Scripts that build objects:
>>>>>

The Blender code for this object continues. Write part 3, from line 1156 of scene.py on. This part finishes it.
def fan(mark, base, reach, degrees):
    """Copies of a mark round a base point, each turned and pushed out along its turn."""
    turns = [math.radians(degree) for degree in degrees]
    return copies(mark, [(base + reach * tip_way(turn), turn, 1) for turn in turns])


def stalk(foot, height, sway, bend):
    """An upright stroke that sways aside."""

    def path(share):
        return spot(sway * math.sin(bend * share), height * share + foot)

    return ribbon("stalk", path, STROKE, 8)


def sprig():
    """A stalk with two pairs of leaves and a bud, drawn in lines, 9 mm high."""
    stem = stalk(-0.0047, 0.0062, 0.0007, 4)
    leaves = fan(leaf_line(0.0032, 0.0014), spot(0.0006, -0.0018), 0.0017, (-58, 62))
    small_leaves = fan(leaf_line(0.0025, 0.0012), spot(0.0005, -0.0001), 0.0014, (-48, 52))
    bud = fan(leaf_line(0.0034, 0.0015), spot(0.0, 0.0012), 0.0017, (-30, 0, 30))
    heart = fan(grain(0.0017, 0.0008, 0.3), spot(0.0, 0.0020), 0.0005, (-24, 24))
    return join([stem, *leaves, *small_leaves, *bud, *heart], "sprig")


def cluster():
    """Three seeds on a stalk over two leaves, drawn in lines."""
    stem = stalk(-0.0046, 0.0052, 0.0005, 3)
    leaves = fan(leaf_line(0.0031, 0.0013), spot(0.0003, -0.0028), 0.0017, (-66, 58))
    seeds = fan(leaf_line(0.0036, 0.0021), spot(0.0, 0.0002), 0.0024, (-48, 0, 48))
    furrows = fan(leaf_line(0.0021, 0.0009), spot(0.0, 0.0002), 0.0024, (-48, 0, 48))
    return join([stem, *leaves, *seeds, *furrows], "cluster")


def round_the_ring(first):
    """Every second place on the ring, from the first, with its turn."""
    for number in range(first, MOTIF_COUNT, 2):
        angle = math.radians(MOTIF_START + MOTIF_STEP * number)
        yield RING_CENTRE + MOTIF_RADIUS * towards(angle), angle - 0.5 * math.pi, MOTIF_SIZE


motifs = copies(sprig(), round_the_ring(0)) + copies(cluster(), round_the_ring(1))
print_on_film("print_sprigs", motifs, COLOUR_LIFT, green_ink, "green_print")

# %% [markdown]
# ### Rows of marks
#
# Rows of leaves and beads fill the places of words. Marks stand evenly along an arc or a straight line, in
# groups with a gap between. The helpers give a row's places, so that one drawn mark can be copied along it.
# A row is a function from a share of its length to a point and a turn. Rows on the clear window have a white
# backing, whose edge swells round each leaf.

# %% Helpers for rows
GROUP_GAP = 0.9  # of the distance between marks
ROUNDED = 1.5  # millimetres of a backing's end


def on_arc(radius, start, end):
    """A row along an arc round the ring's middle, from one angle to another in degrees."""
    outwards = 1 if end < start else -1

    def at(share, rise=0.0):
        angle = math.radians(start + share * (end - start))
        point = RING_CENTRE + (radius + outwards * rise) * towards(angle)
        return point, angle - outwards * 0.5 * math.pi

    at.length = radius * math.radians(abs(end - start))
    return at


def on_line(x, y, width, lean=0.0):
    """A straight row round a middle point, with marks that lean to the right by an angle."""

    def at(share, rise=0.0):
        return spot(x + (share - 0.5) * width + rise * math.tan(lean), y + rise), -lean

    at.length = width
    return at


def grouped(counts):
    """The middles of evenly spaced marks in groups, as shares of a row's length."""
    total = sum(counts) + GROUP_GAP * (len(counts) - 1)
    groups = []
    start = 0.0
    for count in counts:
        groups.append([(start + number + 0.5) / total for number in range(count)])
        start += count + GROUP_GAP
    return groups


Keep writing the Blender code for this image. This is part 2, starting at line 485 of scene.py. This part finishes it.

<<<<<

» WHAT THE TASK REQUIRES
Reproduce verbatim only this range: the first line of the material through the line that contains "path, STROKE, 8)", inclusive.

» OUTPUT
The Blender code for this object continues. Write part 3, from line 1156 of scene.py on. This part finishes it.
def fan(mark, base, reach, degrees):
    """Copies of a mark round a base point, each turned and pushed out along its turn."""
    turns = [math.radians(degree) for degree in degrees]
    return copies(mark, [(base + reach * tip_way(turn), turn, 1) for turn in turns])


def stalk(foot, height, sway, bend):
    """An upright stroke that sways aside."""

    def path(share):
        return spot(sway * math.sin(bend * share), height * share + foot)

    return ribbon("stalk", path, STROKE, 8)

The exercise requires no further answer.